וְהַנָּחָשׁ֙ הָיָ֣ה עָר֔וּם מִכֹּל֙ חַיַּ֣ת הַשָּׂדֶ֔ה אֲשֶׁ֥ר עָשָׂ֖ה יְהוָ֣ה אֱלֹהִ֑ים

Doug was basing his interpretation on the typical way English versions translate the מן, as a comparative particle. I suggested the possibility of a partitive use of the particle. Thus, rather than interpreting this as saying that the serpent was the most shrewd, he could rather be understood as the solely shrewd beast of the field.

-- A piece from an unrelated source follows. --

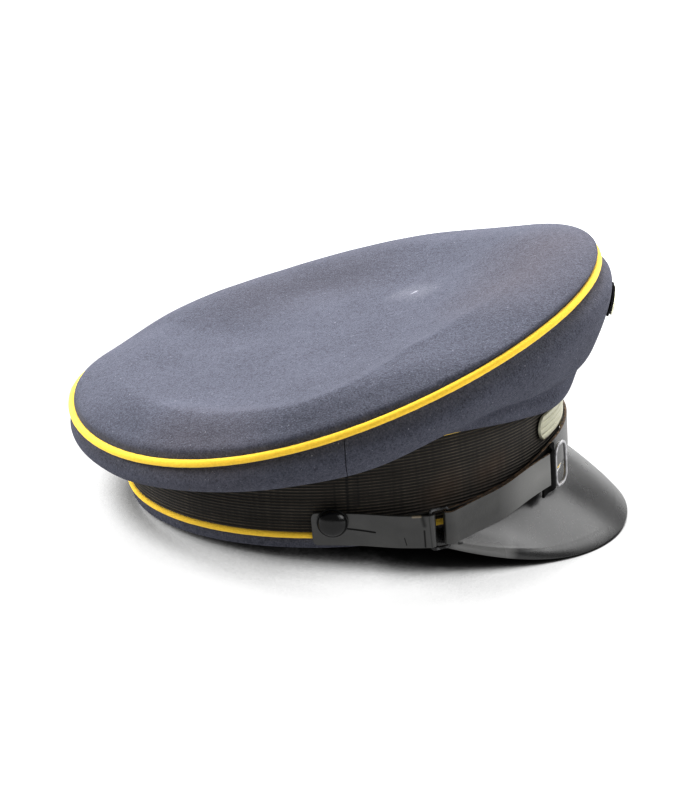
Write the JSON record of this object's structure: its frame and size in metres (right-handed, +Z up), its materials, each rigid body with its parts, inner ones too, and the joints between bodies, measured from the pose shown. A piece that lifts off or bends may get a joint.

Assuming I am right regarding the ambiguity of this text, then something Moberly said in his article Did the Serpent Get it Right?” lends itself to capturing this ambiguity in an English translation. Moberly writes, “The story continues with the introduction of the serpent, who is said to be cunning to an exceptional degree and is one of the creatures made by God” (5, emphasis added). If one were to translate the passage, “Now the serpent was exceptionally shrewed of all the beasts of the field which YHWH God made,” then one would preserve both the comparative and partitive potentiality of the construction. Nice!

As to the use of the word “shrewd,” see here.

References

Moberly, R W L. “Did the Serpent Get It Right?.” Journal of Theological Studies 39, no. 1 (1988): 1-27.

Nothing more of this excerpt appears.